Key things to remember about Formal Region

  • A formal region is defined by one or more measurable, uniform characteristics, like language, climate, religion, or crop production, that hold throughout the area.

  • The three region types in the CED are formal, functional, and perceptual/vernacular, and the exam tests whether you can tell them apart from a scenario.

  • Formal regions can be physical (the Sahara), cultural (Francophone Canada), or political (a state or country), since political units have officially documented boundaries.

  • Even formal regions have fuzzy edges, because regional boundaries are transitional, contested, and often overlapping (EK SPS-1.B.3).

  • Formal regions exist at every scale, from a local school district to a global climate zone, because geographers apply regional analysis at local, national, and global scales.

  • The fastest way to identify a formal region on the exam is to ask whether a shared trait, not a central node or popular perception, is what unifies the area.

Frequently asked questions about Formal Region

What is a formal region in AP Human Geography?

A formal region (or uniform region) is an area defined by one or more shared, measurable characteristics, such as the Corn Belt (corn production), Francophone Canada (French language), or the Sahara (arid climate). It comes from Topic 1.7, Regional Analysis, in Unit 1.

How is a formal region different from a functional region?

A formal region is unified by a shared trait spread across the whole area, while a functional region is organized around a central node and the movement connecting to it, like a metro area centered on a city. If the question mentions commuting, delivery zones, or broadcast areas, it's functional, not formal.

Is a country or a U.S. state a formal region?

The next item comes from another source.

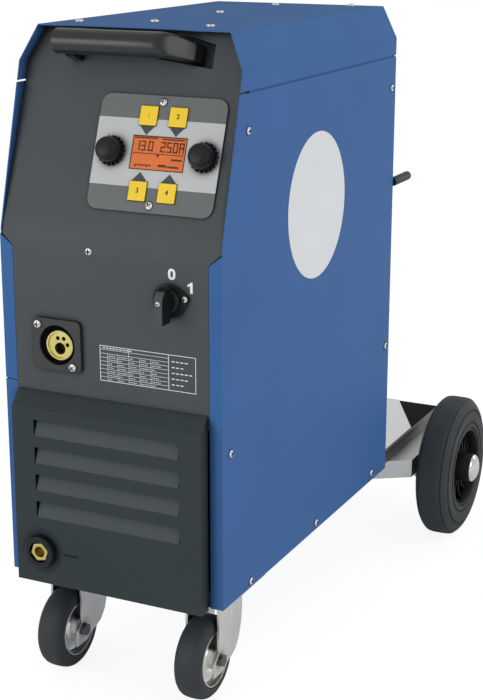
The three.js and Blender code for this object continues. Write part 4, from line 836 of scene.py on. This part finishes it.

Yes. Political units like countries, states, and counties count as formal regions because everyone inside shares a measurable, officially defined characteristic, which is being under the same government with documented boundaries.

Do formal regions have exact, fixed boundaries?

Not always. Political formal regions have precise legal borders, but most formal regions, like climate zones or language areas, have transitional edges where the defining trait gradually fades. The CED states directly that regional boundaries are transitional, contested, and overlapping.

Is 'the South' a formal region?

No, 'the South' as most people use it is a vernacular (perceptual) region, because its boundaries depend on people's mental maps rather than a single measurable trait. You could define a formal version of it with data (like states below a certain latitude), but the everyday concept is vernacular.